*DIRECTIONS FOR THIS TASK*:
Quote the whole listing word for word, please.
..........
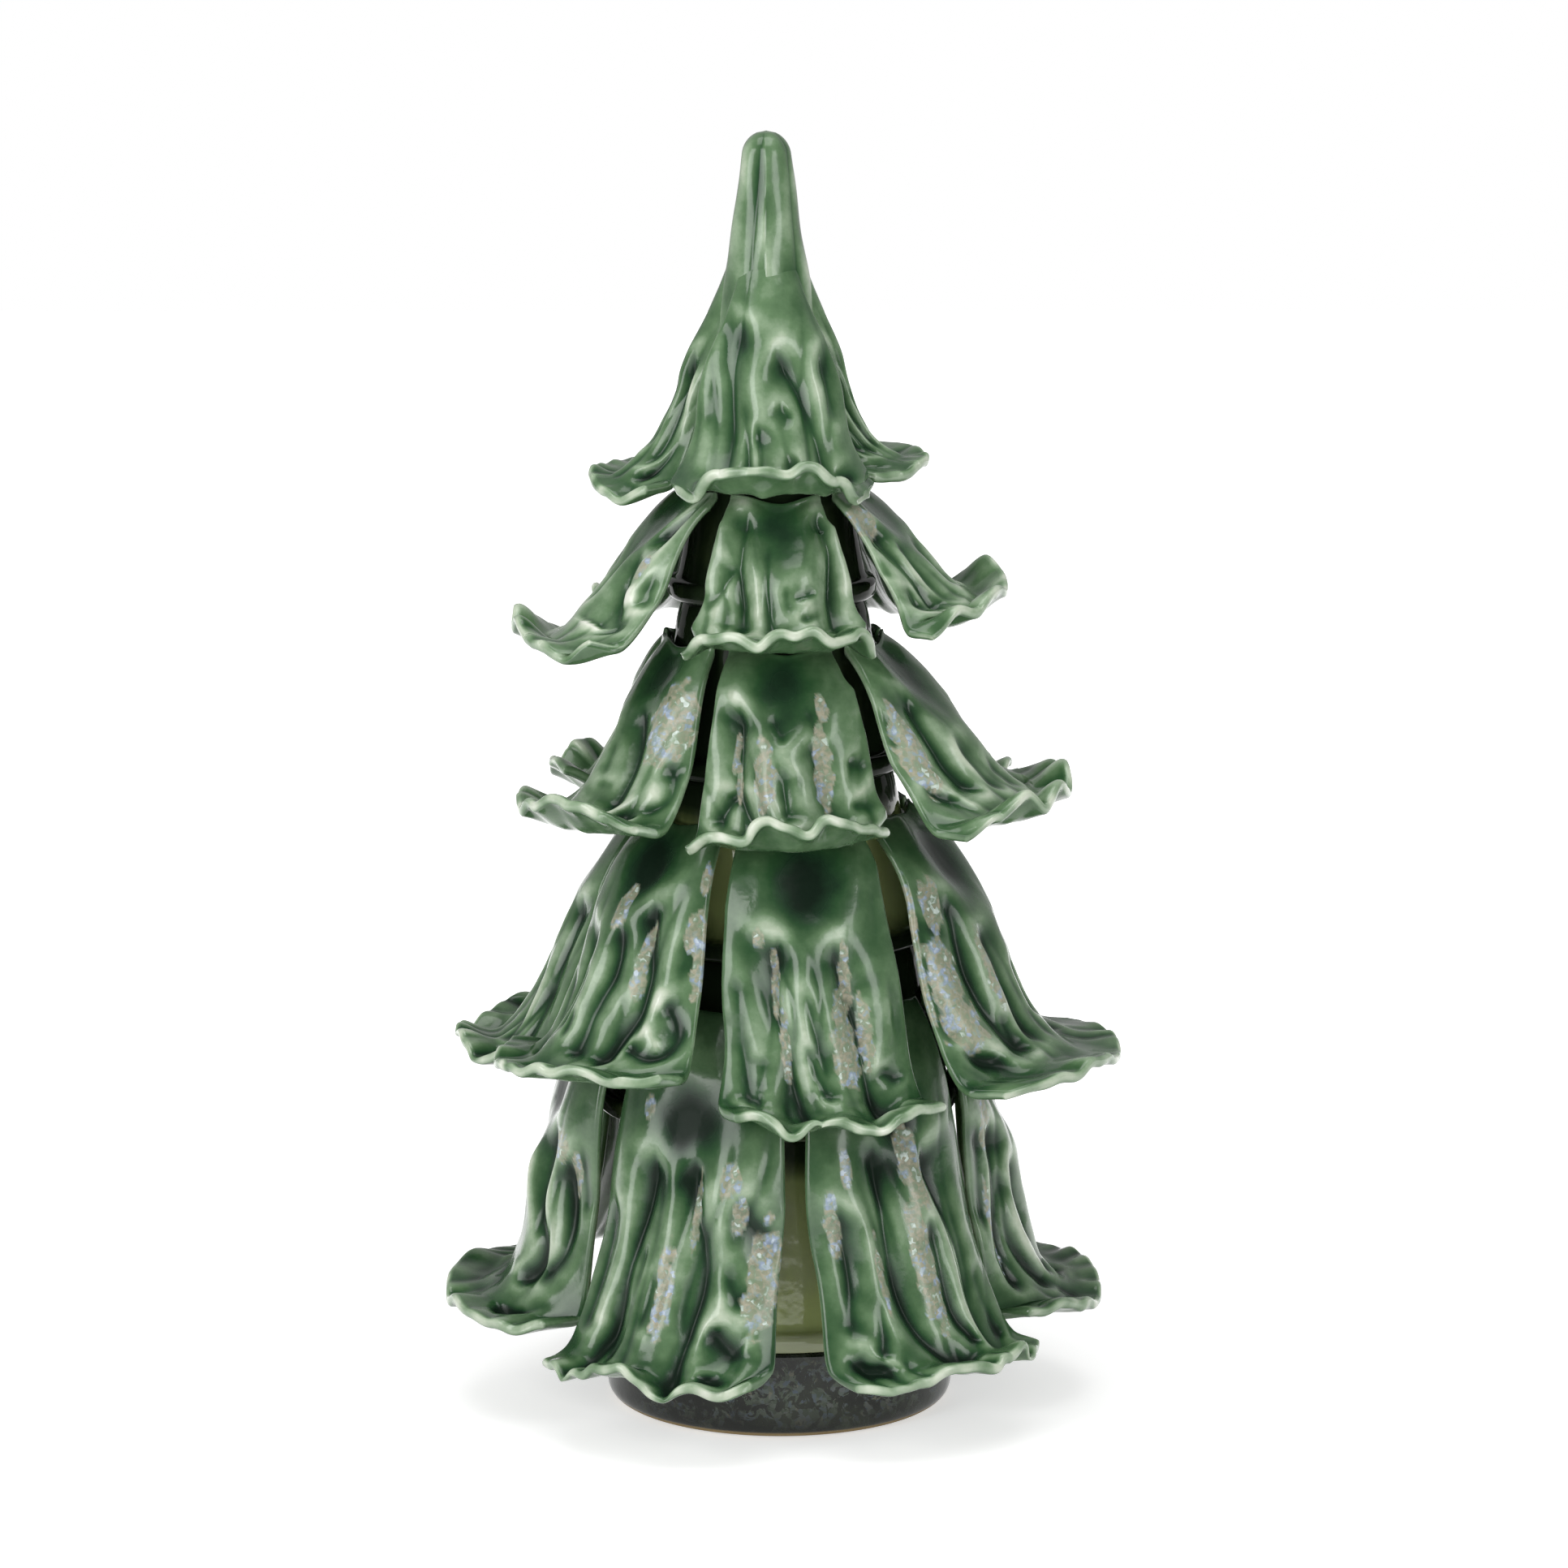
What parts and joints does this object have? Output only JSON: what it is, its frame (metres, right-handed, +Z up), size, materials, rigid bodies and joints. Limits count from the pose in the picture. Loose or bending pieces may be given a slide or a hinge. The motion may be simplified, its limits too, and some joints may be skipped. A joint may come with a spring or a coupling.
{
  "type": "christmas tree figurine",
  "caption": "Glazed earthenware Christmas tree: a hollow stepped trunk on a round foot, hung with tiers of pleated, ruffled leaves under a plain spire.",
  "frame": {"origin": "centre of the foot's underside, on the surface that the tree stands on", "axes": "+Z up through the trunk, -Y towards the front of the tree, +X to the right as seen from the front"},
  "size_m": [0.212, 0.1815, 0.3991],
  "materials": {
    "green_glaze": "glossy green majolica glaze, dark in the recesses and pale on ridges and lips",
    "olive_glaze": "glossy olive glaze, thin over a buff body",
    "dark_glaze": "glossy near-black green glaze over an unglazed foot ring"
  },
  "bodies": {
    "root": {"foot": "dark_glaze", "trunk_drum_1": "olive_glaze", "trunk_drum_2": "olive_glaze", "trunk_drum_3": "olive_glaze", "trunk_drum_4": "olive_glaze", "trunk_drum_5": "olive_glaze", "spire": "green_glaze", "crown_leaf_1": "green_glaze", "crown_leaf_2": "green_glaze", "crown_leaf_3": "green_glaze", "crown_leaf_4": "green_glaze", "tier_2_leaf_1": "green_glaze", "tier_2_leaf_2": "green_glaze", "tier_2_leaf_3": "green_glaze", "tier_2_leaf_4": "green_glaze", "tier_2_leaf_5": "green_glaze", "tier_3_leaf_1": "green_glaze", "tier_3_leaf_2": "green_glaze", "tier_3_leaf_3": "green_glaze", "tier_3_leaf_4": "green_glaze", "tier_3_leaf_5": "green_glaze", "tier_3_leaf_6": "green_glaze", "tier_4_leaf_1": "green_glaze", "tier_4_leaf_2": "green_glaze", "tier_4_leaf_3": "green_glaze", "tier_4_leaf_4": "green_glaze", "tier_4_leaf_5": "green_glaze", "tier_4_leaf_6": "green_glaze", "tier_5_leaf_1": "green_glaze", "tier_5_leaf_2": "green_glaze", "tier_5_leaf_3": "green_glaze", "tier_5_leaf_4": "green_glaze", "tier_5_leaf_5": "green_glaze", "tier_5_leaf_6": "green_glaze"}
  },
  "joints": []
}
..........
*SOLUTION FOR THIS PROBLEM*:
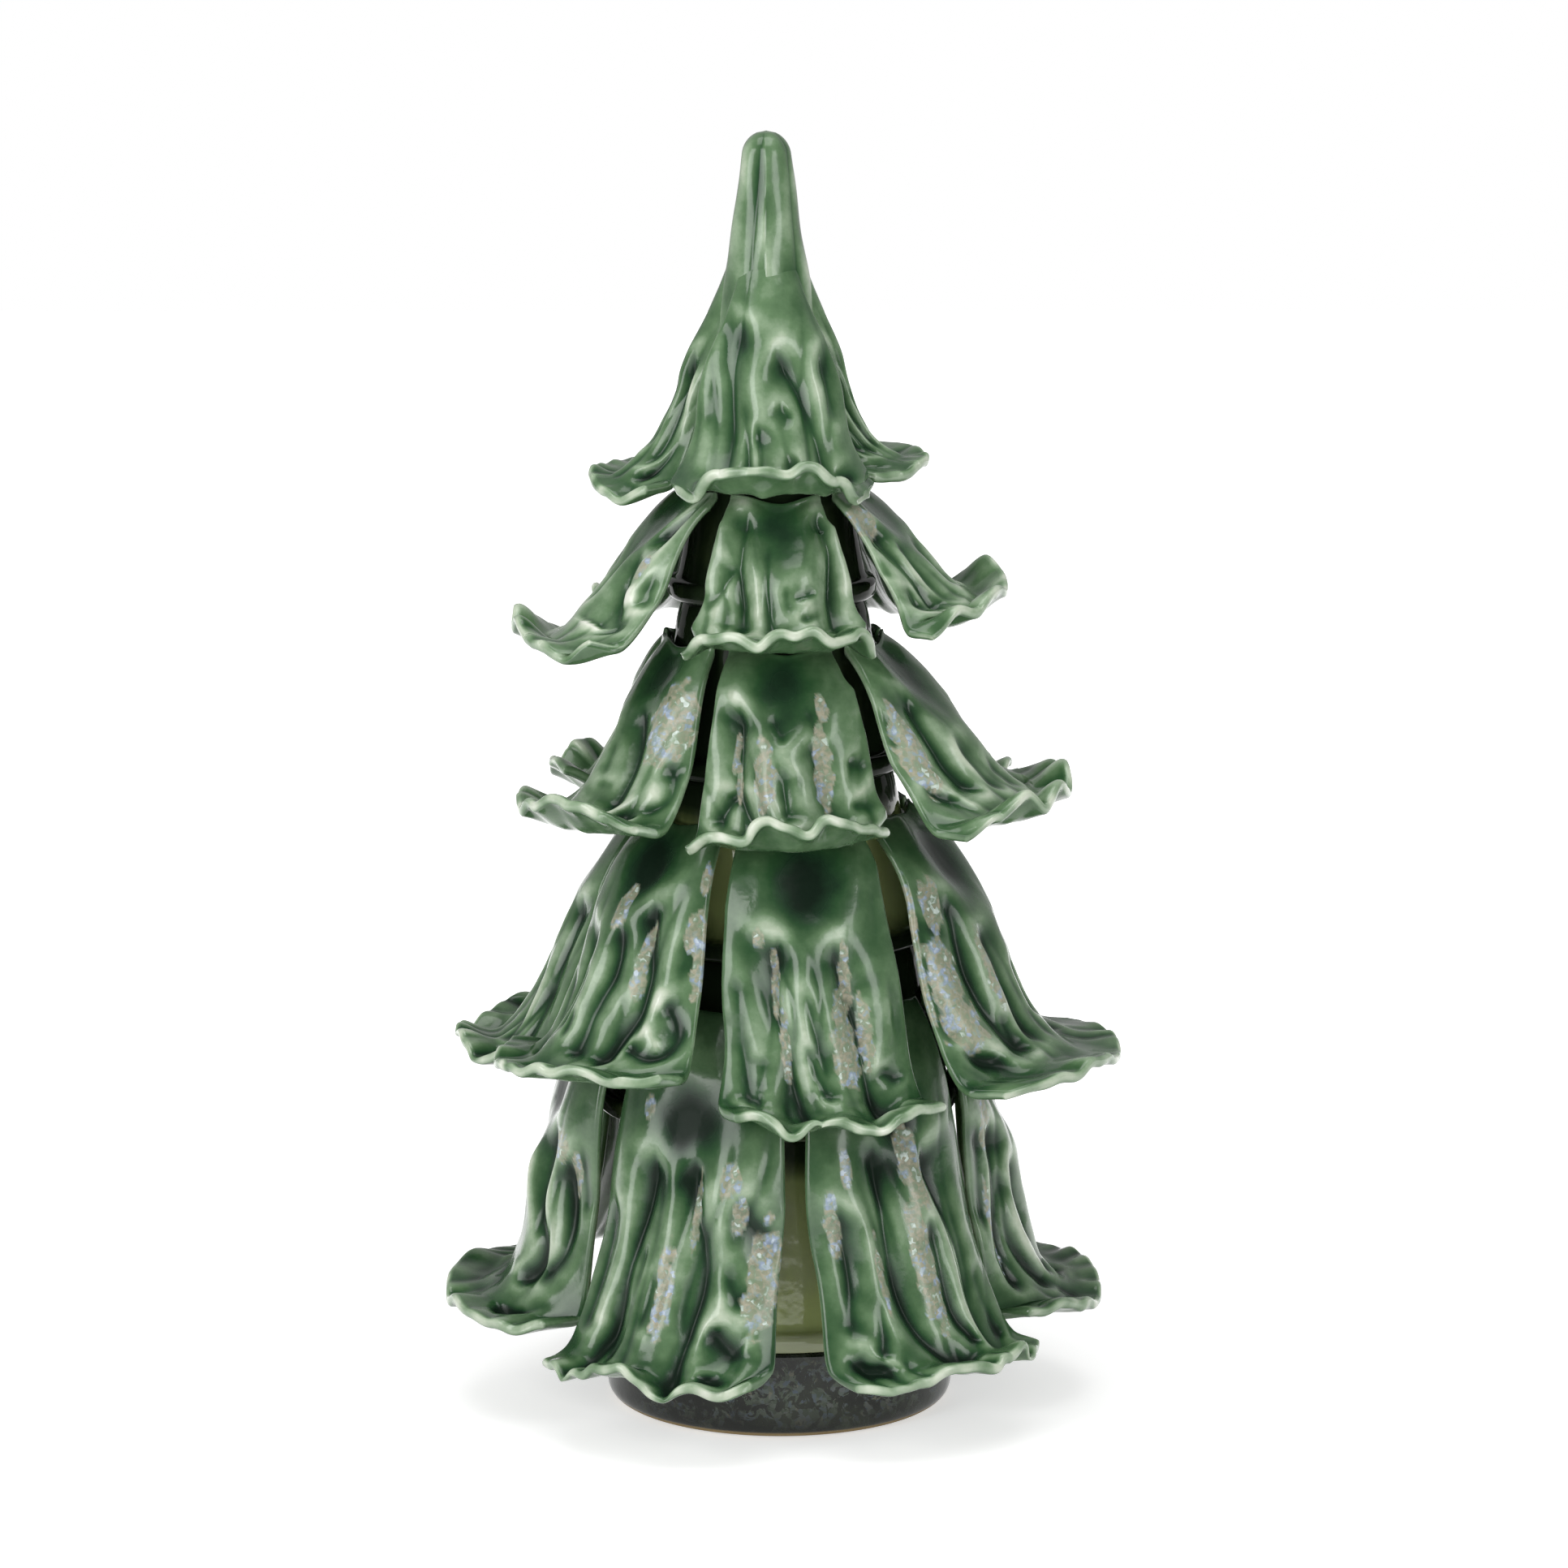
What parts and joints does this object have? Output only JSON: what it is, its frame (metres, right-handed, +Z up), size, materials, rigid bodies and joints. Limits count from the pose in the picture. Loose or bending pieces may be given a slide or a hinge. The motion may be simplified, its limits too, and some joints may be skipped. A joint may come with a spring or a coupling.
{
  "type": "christmas tree figurine",
  "caption": "Glazed earthenware Christmas tree: a hollow stepped trunk on a round foot, hung with tiers of pleated, ruffled leaves under a plain spire.",
  "frame": {"origin": "centre of the foot's underside, on the surface that the tree stands on", "axes": "+Z up through the trunk, -Y towards the front of the tree, +X to the right as seen from the front"},
  "size_m": [0.212, 0.1815, 0.3991],
  "materials": {
    "green_glaze": "glossy green majolica glaze, dark in the recesses and pale on ridges and lips",
    "olive_glaze": "glossy olive glaze, thin over a buff body",
    "dark_glaze": "glossy near-black green glaze over an unglazed foot ring"
  },
  "bodies": {
    "root": {"foot": "dark_glaze", "trunk_drum_1": "olive_glaze", "trunk_drum_2": "olive_glaze", "trunk_drum_3": "olive_glaze", "trunk_drum_4": "olive_glaze", "trunk_drum_5": "olive_glaze", "spire": "green_glaze", "crown_leaf_1": "green_glaze", "crown_leaf_2": "green_glaze", "crown_leaf_3": "green_glaze", "crown_leaf_4": "green_glaze", "tier_2_leaf_1": "green_glaze", "tier_2_leaf_2": "green_glaze", "tier_2_leaf_3": "green_glaze", "tier_2_leaf_4": "green_glaze", "tier_2_leaf_5": "green_glaze", "tier_3_leaf_1": "green_glaze", "tier_3_leaf_2": "green_glaze", "tier_3_leaf_3": "green_glaze", "tier_3_leaf_4": "green_glaze", "tier_3_leaf_5": "green_glaze", "tier_3_leaf_6": "green_glaze", "tier_4_leaf_1": "green_glaze", "tier_4_leaf_2": "green_glaze", "tier_4_leaf_3": "green_glaze", "tier_4_leaf_4": "green_glaze", "tier_4_leaf_5": "green_glaze", "tier_4_leaf_6": "green_glaze", "tier_5_leaf_1": "green_glaze", "tier_5_leaf_2": "green_glaze", "tier_5_leaf_3": "green_glaze", "tier_5_leaf_4": "green_glaze", "tier_5_leaf_5": "green_glaze", "tier_5_leaf_6": "green_glaze"}
  },
  "joints": []
}